PROBLEM STATEMENT: Up to and including the line that contains "bright metal mirrors.", write out each line of the material from its first line, exactly.

CAD and scene scripts
______________________________
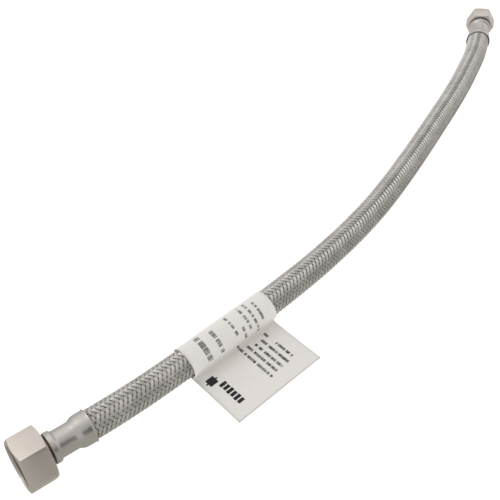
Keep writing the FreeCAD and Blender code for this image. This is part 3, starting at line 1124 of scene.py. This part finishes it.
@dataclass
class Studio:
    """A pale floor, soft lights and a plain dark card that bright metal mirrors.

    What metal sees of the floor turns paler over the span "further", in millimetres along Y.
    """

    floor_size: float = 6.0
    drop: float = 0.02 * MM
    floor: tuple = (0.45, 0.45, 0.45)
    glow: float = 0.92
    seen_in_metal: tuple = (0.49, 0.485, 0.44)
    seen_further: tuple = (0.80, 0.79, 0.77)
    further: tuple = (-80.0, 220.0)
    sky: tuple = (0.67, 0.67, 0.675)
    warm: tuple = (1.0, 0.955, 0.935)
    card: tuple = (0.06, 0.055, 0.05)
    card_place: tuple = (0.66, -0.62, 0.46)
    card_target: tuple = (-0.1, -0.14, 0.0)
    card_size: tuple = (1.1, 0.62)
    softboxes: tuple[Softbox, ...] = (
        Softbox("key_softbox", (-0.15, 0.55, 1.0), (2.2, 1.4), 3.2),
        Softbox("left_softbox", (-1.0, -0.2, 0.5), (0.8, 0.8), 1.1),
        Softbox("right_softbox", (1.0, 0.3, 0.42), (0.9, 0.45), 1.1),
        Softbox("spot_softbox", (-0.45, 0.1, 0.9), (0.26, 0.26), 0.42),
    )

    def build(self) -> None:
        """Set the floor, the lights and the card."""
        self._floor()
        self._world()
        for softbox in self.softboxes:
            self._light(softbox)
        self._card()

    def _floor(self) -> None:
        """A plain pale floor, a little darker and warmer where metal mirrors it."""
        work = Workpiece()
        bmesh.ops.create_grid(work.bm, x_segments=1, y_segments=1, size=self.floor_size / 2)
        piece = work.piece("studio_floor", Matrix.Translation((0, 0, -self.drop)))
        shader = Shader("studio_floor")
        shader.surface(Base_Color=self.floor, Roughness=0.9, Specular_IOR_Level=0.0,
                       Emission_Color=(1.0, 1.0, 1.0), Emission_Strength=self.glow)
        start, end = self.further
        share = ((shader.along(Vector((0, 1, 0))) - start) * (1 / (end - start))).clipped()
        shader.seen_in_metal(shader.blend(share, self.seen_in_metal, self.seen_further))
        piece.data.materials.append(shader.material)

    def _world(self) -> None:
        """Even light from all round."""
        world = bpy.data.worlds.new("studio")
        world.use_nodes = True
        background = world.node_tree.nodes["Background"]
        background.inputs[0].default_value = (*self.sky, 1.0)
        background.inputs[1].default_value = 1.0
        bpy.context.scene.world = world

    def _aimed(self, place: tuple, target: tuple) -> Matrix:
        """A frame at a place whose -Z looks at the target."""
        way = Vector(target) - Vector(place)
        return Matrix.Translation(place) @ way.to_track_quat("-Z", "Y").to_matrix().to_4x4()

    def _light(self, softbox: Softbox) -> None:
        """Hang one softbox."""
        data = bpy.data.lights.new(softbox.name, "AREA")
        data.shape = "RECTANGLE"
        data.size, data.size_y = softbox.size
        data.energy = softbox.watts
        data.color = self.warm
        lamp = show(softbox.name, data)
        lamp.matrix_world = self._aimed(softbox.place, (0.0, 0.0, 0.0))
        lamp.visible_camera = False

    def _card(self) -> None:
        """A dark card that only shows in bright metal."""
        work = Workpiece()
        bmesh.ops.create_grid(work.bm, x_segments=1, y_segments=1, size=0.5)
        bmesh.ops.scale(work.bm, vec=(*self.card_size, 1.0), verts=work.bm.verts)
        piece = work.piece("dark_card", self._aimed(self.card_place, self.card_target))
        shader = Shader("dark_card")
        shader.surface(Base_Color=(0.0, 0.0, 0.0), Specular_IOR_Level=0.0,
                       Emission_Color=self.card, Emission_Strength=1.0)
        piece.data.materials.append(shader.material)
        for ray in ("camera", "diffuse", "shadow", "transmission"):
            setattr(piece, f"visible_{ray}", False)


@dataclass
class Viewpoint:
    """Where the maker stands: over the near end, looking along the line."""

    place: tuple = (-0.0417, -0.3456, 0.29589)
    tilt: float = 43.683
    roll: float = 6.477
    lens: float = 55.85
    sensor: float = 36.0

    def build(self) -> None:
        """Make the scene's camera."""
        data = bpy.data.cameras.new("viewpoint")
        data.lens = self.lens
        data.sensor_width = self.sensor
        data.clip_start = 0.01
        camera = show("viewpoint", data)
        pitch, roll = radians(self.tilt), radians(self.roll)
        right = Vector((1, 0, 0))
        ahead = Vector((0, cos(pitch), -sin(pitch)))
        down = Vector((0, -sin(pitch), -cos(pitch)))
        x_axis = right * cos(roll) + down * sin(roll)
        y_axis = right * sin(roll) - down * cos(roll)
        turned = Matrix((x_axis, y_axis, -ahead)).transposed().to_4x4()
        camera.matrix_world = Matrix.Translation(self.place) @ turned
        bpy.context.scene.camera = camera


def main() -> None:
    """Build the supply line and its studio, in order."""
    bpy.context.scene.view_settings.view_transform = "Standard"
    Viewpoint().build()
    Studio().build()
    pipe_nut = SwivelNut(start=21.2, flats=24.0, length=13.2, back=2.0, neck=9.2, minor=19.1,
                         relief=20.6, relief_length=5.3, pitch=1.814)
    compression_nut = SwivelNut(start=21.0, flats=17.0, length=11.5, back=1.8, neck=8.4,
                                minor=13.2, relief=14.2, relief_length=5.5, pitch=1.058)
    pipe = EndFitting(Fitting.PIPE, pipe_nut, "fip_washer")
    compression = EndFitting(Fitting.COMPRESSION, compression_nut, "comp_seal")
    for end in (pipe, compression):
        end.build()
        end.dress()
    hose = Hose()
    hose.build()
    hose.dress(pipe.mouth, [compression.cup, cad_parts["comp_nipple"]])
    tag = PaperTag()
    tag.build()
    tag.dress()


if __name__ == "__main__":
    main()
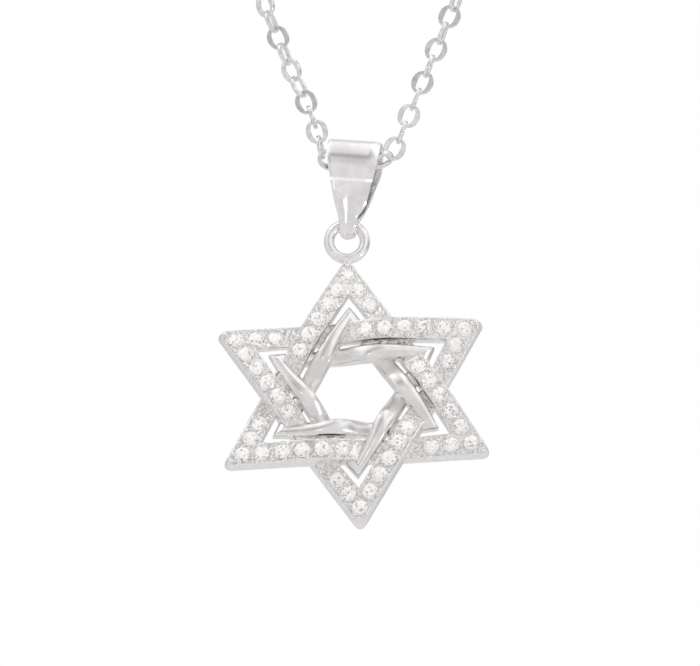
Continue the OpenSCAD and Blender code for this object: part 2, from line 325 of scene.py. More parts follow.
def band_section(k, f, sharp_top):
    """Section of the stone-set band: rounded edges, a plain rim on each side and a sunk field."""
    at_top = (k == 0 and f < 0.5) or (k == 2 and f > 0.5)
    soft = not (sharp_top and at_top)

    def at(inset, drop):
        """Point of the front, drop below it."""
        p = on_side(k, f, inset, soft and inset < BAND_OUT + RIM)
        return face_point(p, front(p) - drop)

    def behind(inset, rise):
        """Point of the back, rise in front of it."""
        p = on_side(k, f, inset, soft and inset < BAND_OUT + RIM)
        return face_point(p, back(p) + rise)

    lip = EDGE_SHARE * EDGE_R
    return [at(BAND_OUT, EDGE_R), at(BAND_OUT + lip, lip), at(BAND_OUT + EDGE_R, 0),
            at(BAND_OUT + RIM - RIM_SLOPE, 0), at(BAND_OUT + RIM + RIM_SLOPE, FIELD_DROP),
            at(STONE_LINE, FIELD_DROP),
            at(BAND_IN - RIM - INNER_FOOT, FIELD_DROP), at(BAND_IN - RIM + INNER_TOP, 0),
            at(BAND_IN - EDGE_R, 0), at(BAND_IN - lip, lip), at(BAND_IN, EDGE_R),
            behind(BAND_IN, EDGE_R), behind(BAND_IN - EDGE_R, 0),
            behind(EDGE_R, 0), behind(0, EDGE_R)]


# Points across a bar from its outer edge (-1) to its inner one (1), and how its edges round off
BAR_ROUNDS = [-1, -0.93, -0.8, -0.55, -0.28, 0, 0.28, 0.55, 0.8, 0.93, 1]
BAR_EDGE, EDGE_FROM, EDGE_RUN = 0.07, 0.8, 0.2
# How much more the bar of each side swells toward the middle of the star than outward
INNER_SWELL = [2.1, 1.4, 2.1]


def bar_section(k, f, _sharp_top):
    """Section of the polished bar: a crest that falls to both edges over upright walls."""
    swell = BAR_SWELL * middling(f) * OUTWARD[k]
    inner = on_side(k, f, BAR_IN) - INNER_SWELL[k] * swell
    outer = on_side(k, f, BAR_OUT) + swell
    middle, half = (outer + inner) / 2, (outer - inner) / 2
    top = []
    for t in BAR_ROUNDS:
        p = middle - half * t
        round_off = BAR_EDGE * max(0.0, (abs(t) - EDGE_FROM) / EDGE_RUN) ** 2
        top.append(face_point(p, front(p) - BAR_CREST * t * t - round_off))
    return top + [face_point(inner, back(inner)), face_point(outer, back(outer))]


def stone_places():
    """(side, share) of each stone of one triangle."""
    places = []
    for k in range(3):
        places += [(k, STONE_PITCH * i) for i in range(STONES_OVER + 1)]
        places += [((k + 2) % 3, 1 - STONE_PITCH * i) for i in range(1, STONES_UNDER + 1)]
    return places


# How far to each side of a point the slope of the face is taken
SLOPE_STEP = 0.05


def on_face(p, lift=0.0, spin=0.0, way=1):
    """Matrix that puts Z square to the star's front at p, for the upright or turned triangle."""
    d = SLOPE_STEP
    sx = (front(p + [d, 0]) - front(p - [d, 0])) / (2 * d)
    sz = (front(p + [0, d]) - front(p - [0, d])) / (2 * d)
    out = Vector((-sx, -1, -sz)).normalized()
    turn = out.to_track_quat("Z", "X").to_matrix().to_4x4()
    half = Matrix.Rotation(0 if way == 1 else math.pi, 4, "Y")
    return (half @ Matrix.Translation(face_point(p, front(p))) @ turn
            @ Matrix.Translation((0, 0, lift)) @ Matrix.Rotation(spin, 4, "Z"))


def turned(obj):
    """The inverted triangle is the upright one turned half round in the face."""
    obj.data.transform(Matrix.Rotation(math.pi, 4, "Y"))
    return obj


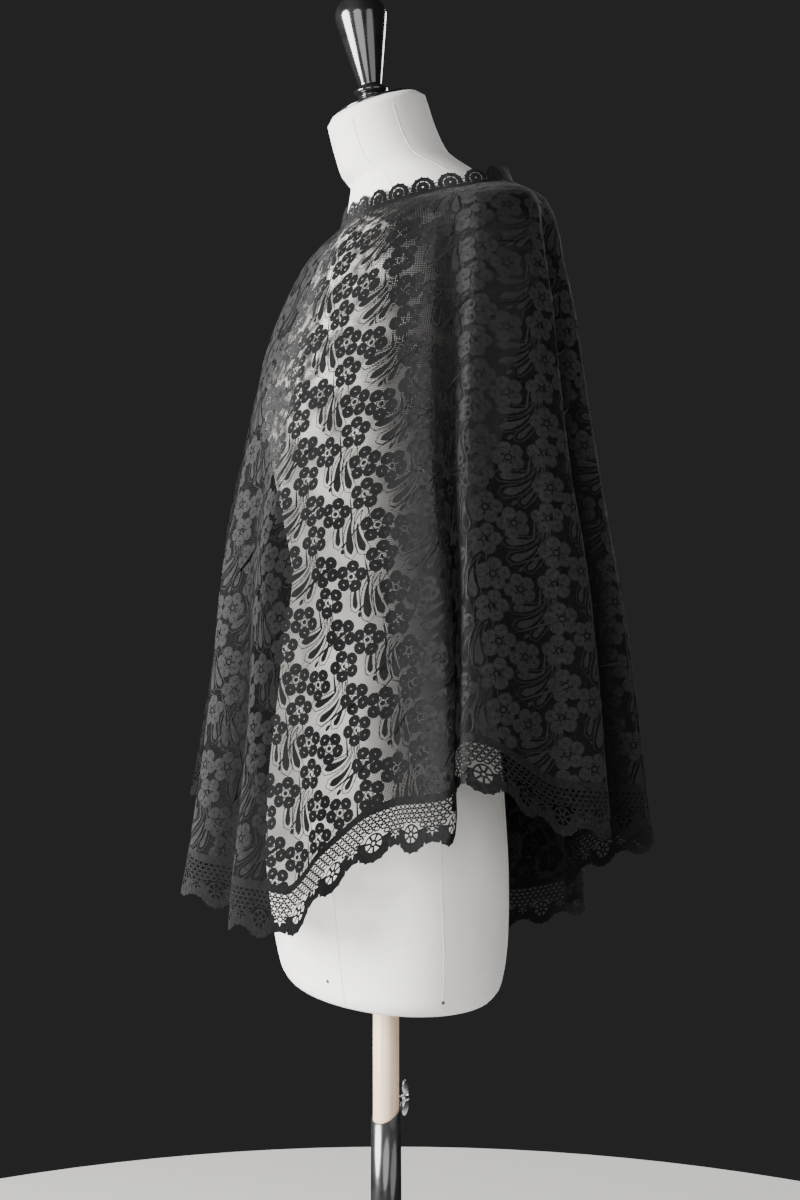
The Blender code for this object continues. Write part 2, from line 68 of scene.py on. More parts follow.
______________________________
ANSWER TO THE PROBLEM:
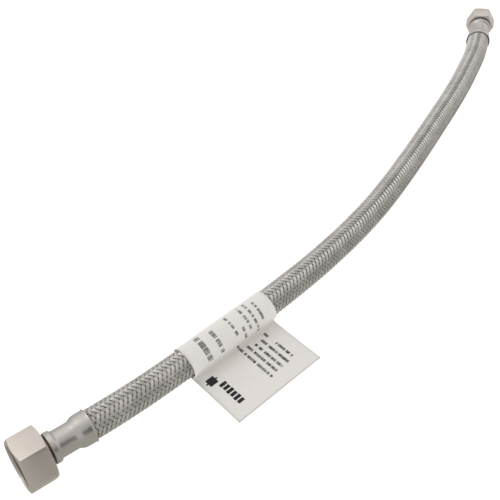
Keep writing the FreeCAD and Blender code for this image. This is part 3, starting at line 1124 of scene.py. This part finishes it.
@dataclass
class Studio:
    """A pale floor, soft lights and a plain dark card that bright metal mirrors.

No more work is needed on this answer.